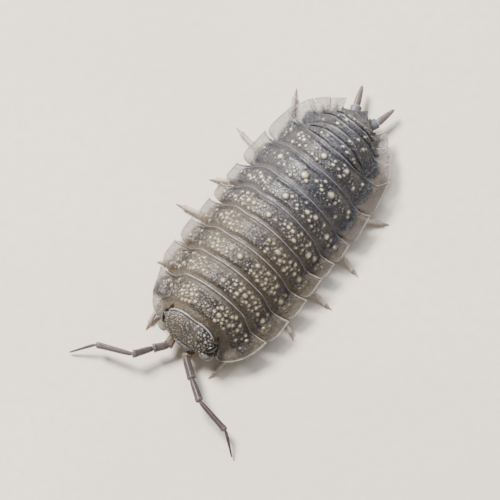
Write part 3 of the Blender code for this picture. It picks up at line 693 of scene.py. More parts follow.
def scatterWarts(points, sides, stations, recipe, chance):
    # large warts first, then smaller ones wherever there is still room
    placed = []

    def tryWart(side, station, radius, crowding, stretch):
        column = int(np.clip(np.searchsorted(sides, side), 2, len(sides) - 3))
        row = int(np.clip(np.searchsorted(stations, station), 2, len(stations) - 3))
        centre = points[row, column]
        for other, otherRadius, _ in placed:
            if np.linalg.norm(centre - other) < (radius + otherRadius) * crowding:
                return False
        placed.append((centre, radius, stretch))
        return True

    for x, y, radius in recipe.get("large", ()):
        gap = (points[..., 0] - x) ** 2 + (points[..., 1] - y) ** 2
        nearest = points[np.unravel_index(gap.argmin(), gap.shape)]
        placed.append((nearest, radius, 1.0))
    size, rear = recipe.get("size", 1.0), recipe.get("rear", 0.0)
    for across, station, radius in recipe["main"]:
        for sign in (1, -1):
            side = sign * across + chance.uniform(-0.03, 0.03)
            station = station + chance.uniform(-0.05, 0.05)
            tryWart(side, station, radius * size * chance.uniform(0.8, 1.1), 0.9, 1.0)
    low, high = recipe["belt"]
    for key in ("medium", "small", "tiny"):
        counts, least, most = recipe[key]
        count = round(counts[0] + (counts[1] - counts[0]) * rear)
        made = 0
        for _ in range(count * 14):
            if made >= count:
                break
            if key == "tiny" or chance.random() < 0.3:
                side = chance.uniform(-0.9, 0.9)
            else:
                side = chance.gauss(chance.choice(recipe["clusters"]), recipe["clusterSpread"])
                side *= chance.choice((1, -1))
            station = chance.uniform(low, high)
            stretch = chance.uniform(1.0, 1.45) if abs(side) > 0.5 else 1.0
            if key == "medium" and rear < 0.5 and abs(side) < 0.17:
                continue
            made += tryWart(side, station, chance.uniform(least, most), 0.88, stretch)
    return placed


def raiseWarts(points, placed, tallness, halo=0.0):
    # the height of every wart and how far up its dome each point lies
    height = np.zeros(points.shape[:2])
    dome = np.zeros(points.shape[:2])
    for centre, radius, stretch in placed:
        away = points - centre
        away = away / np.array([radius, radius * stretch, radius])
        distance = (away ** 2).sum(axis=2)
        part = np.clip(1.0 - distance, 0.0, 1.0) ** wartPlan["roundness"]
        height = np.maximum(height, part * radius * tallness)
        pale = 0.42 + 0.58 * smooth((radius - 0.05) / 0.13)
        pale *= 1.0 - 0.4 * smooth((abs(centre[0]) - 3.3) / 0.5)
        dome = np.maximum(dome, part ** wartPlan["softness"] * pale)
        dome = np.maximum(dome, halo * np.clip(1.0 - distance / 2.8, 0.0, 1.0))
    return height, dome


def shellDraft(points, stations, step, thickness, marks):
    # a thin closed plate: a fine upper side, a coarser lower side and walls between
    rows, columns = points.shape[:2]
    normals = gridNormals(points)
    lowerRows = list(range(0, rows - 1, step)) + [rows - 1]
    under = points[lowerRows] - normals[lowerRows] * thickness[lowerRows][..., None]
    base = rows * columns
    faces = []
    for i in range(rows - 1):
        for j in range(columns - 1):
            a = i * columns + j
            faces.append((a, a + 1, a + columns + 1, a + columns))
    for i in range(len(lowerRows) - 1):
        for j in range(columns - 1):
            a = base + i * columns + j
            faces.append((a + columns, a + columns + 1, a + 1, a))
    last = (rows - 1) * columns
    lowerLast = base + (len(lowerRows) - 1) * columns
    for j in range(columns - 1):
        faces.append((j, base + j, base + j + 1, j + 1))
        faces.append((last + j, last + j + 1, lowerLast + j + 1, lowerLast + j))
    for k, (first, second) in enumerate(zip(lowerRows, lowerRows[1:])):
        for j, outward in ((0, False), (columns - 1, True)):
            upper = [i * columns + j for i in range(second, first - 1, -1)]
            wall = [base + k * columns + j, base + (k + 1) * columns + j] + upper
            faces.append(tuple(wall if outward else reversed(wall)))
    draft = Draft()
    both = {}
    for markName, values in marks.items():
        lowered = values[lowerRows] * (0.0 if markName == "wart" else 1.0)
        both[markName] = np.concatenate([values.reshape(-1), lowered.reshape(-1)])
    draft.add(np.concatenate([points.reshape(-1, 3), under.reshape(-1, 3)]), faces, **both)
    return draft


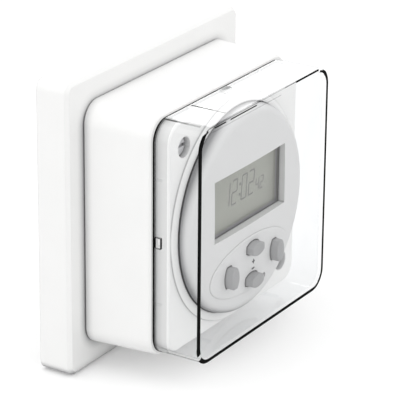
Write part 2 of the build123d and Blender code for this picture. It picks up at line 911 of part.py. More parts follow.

··········

# Short exercise
Please quote the data above in full, with no line missing.

# Solution to this task
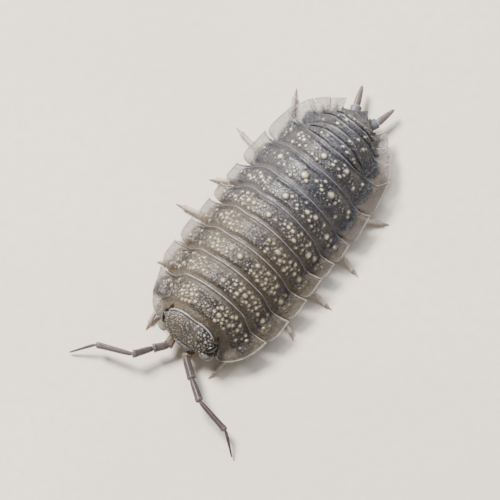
Write part 3 of the Blender code for this picture. It picks up at line 693 of scene.py. More parts follow.
def scatterWarts(points, sides, stations, recipe, chance):
    # large warts first, then smaller ones wherever there is still room
    placed = []

    def tryWart(side, station, radius, crowding, stretch):
        column = int(np.clip(np.searchsorted(sides, side), 2, len(sides) - 3))
        row = int(np.clip(np.searchsorted(stations, station), 2, len(stations) - 3))
        centre = points[row, column]
        for other, otherRadius, _ in placed:
            if np.linalg.norm(centre - other) < (radius + otherRadius) * crowding:
                return False
        placed.append((centre, radius, stretch))
        return True

    for x, y, radius in recipe.get("large", ()):
        gap = (points[..., 0] - x) ** 2 + (points[..., 1] - y) ** 2
        nearest = points[np.unravel_index(gap.argmin(), gap.shape)]
        placed.append((nearest, radius, 1.0))
    size, rear = recipe.get("size", 1.0), recipe.get("rear", 0.0)
    for across, station, radius in recipe["main"]:
        for sign in (1, -1):
            side = sign * across + chance.uniform(-0.03, 0.03)
            station = station + chance.uniform(-0.05, 0.05)
            tryWart(side, station, radius * size * chance.uniform(0.8, 1.1), 0.9, 1.0)
    low, high = recipe["belt"]
    for key in ("medium", "small", "tiny"):
        counts, least, most = recipe[key]
        count = round(counts[0] + (counts[1] - counts[0]) * rear)
        made = 0
        for _ in range(count * 14):
            if made >= count:
                break
            if key == "tiny" or chance.random() < 0.3:
                side = chance.uniform(-0.9, 0.9)
            else:
                side = chance.gauss(chance.choice(recipe["clusters"]), recipe["clusterSpread"])
                side *= chance.choice((1, -1))
            station = chance.uniform(low, high)
            stretch = chance.uniform(1.0, 1.45) if abs(side) > 0.5 else 1.0
            if key == "medium" and rear < 0.5 and abs(side) < 0.17:
                continue
            made += tryWart(side, station, chance.uniform(least, most), 0.88, stretch)
    return placed


def raiseWarts(points, placed, tallness, halo=0.0):
    # the height of every wart and how far up its dome each point lies
    height = np.zeros(points.shape[:2])
    dome = np.zeros(points.shape[:2])
    for centre, radius, stretch in placed:
        away = points - centre
        away = away / np.array([radius, radius * stretch, radius])
        distance = (away ** 2).sum(axis=2)
        part = np.clip(1.0 - distance, 0.0, 1.0) ** wartPlan["roundness"]
        height = np.maximum(height, part * radius * tallness)
        pale = 0.42 + 0.58 * smooth((radius - 0.05) / 0.13)
        pale *= 1.0 - 0.4 * smooth((abs(centre[0]) - 3.3) / 0.5)
        dome = np.maximum(dome, part ** wartPlan["softness"] * pale)
        dome = np.maximum(dome, halo * np.clip(1.0 - distance / 2.8, 0.0, 1.0))
    return height, dome


def shellDraft(points, stations, step, thickness, marks):
    # a thin closed plate: a fine upper side, a coarser lower side and walls between
    rows, columns = points.shape[:2]
    normals = gridNormals(points)
    lowerRows = list(range(0, rows - 1, step)) + [rows - 1]
    under = points[lowerRows] - normals[lowerRows] * thickness[lowerRows][..., None]
    base = rows * columns
    faces = []
    for i in range(rows - 1):
        for j in range(columns - 1):
            a = i * columns + j
            faces.append((a, a + 1, a + columns + 1, a + columns))
    for i in range(len(lowerRows) - 1):
        for j in range(columns - 1):
            a = base + i * columns + j
            faces.append((a + columns, a + columns + 1, a + 1, a))
    last = (rows - 1) * columns
    lowerLast = base + (len(lowerRows) - 1) * columns
    for j in range(columns - 1):
        faces.append((j, base + j, base + j + 1, j + 1))
        faces.append((last + j, last + j + 1, lowerLast + j + 1, lowerLast + j))
    for k, (first, second) in enumerate(zip(lowerRows, lowerRows[1:])):
        for j, outward in ((0, False), (columns - 1, True)):
            upper = [i * columns + j for i in range(second, first - 1, -1)]
            wall = [base + k * columns + j, base + (k + 1) * columns + j] + upper
            faces.append(tuple(wall if outward else reversed(wall)))
    draft = Draft()
    both = {}
    for markName, values in marks.items():
        lowered = values[lowerRows] * (0.0 if markName == "wart" else 1.0)
        both[markName] = np.concatenate([values.reshape(-1), lowered.reshape(-1)])
    draft.add(np.concatenate([points.reshape(-1, 3), under.reshape(-1, 3)]), faces, **both)
    return draft


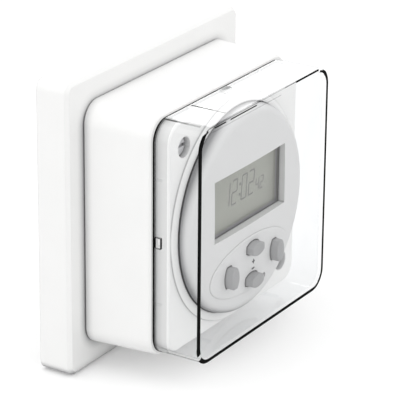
Write part 2 of the build123d and Blender code for this picture. It picks up at line 911 of part.py. More parts follow.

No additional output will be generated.